- [PROBLEM REQUIREMENTS] Quote verbatim the span of lines that begins the listing below and closes with the line containing "REAR, FRONT = 1, -1".

[Start]

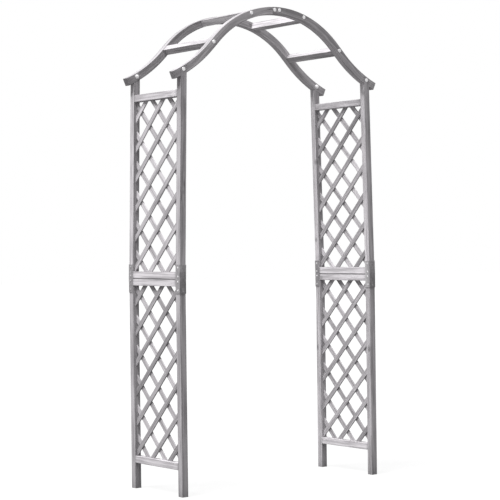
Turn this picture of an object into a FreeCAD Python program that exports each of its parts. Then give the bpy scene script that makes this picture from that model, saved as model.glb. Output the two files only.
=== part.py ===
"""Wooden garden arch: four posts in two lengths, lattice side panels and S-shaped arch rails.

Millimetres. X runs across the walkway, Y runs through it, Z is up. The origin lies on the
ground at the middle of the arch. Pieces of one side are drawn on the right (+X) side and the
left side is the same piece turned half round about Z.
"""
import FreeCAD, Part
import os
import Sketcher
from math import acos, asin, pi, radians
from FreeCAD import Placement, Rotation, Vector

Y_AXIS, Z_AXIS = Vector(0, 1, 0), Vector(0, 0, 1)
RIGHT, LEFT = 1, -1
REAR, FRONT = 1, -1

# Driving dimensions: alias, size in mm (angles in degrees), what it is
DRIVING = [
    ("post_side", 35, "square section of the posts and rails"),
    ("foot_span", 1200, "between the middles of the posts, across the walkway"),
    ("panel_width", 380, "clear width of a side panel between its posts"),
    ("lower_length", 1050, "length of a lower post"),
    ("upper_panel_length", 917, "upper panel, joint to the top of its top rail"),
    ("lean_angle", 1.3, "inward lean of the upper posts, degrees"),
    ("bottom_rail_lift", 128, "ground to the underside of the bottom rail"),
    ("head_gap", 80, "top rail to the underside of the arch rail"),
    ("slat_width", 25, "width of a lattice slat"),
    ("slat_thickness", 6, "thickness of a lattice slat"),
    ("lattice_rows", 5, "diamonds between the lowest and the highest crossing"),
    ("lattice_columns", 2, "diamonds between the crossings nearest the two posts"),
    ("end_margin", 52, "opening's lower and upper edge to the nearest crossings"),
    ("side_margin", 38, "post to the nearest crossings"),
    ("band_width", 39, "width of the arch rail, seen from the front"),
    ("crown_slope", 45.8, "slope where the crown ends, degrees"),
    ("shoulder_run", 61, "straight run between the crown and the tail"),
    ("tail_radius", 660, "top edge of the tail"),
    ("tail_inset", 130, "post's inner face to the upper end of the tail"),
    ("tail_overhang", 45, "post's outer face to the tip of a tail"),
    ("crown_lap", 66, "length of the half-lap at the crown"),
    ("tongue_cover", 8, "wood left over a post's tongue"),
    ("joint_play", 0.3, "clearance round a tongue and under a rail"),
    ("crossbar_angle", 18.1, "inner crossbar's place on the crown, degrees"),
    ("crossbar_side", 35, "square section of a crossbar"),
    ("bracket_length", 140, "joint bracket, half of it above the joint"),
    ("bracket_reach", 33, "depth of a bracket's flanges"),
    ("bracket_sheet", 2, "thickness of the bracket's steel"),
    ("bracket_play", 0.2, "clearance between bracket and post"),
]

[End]

- [SOLUTION TO THIS EXERCISE]
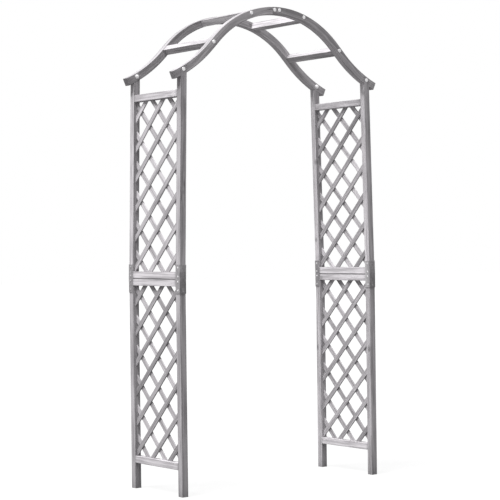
Turn this picture of an object into a FreeCAD Python program that exports each of its parts. Then give the bpy scene script that makes this picture from that model, saved as model.glb. Output the two files only.
=== part.py ===
"""Wooden garden arch: four posts in two lengths, lattice side panels and S-shaped arch rails.

Millimetres. X runs across the walkway, Y runs through it, Z is up. The origin lies on the
ground at the middle of the arch. Pieces of one side are drawn on the right (+X) side and the
left side is the same piece turned half round about Z.
"""
import FreeCAD, Part
import os
import Sketcher
from math import acos, asin, pi, radians
from FreeCAD import Placement, Rotation, Vector

Y_AXIS, Z_AXIS = Vector(0, 1, 0), Vector(0, 0, 1)
RIGHT, LEFT = 1, -1
REAR, FRONT = 1, -1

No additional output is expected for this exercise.